[Modeling code records]
+ + +
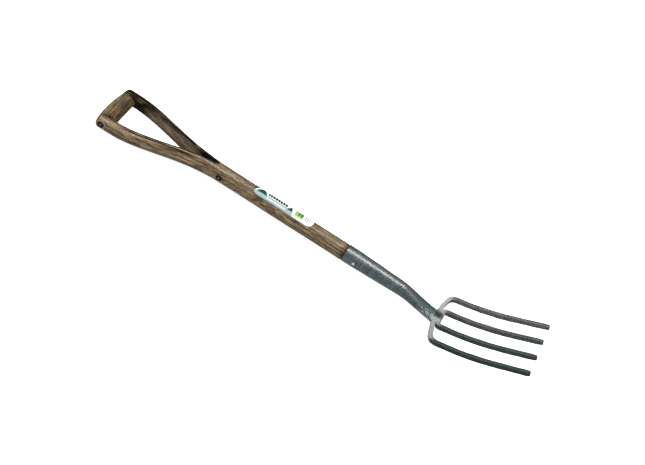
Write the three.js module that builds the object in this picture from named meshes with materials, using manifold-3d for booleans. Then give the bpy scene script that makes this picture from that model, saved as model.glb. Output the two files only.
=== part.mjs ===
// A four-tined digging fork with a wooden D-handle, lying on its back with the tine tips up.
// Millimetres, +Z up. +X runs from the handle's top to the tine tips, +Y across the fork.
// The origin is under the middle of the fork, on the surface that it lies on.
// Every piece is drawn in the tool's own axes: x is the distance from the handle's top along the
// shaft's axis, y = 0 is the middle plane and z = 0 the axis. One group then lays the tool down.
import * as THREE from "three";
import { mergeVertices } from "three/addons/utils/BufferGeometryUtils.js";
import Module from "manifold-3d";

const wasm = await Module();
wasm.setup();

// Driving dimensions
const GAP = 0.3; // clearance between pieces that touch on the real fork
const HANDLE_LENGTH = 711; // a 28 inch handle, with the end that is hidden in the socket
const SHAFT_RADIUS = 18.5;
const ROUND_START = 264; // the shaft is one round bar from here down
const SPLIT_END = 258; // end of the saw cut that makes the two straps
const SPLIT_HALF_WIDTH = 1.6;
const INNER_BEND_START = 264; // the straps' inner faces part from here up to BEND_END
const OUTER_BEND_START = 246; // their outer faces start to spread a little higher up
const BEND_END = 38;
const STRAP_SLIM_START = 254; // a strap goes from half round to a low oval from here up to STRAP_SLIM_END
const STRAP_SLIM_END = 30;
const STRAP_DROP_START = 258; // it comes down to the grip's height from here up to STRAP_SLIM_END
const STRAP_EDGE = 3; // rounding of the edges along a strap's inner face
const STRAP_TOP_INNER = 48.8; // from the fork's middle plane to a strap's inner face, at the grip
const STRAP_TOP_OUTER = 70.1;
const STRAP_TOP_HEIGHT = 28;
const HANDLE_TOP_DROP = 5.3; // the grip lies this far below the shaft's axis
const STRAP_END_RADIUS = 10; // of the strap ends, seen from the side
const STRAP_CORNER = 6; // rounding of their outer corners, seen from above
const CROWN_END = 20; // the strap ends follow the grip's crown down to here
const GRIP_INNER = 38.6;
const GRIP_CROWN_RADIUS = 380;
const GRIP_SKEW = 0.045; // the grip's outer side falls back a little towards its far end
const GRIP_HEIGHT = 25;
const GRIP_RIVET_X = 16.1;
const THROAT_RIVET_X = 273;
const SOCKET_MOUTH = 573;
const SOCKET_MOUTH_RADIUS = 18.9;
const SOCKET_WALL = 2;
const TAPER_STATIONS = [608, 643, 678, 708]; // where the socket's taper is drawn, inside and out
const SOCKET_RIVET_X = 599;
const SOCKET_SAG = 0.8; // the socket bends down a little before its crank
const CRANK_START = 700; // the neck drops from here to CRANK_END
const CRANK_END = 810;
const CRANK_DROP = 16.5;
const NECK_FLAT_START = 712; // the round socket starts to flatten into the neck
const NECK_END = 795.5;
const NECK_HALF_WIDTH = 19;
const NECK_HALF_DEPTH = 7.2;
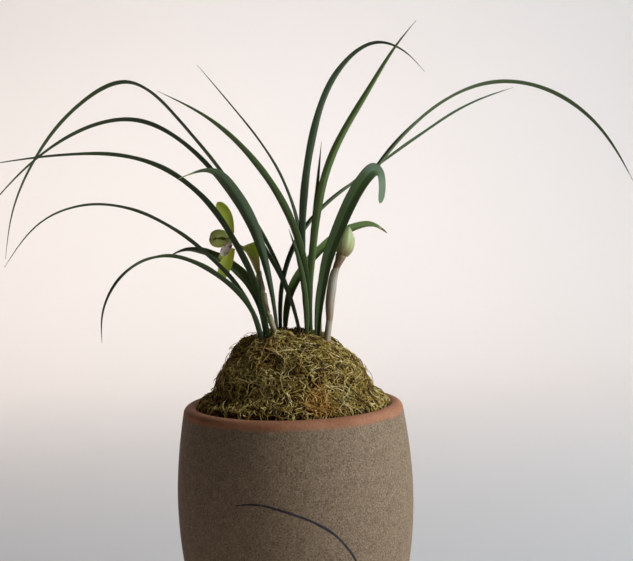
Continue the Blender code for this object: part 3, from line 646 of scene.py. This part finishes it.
+ + +
*Given task:*
Pull out every line containing "manifold".

*Response to the exercise:*
Write the three.js module that builds the object in this picture from named meshes with materials, using manifold-3d for booleans. Then give the bpy scene script that makes this picture from that model, saved as model.glb. Output the two files only.
import Module from "manifold-3d";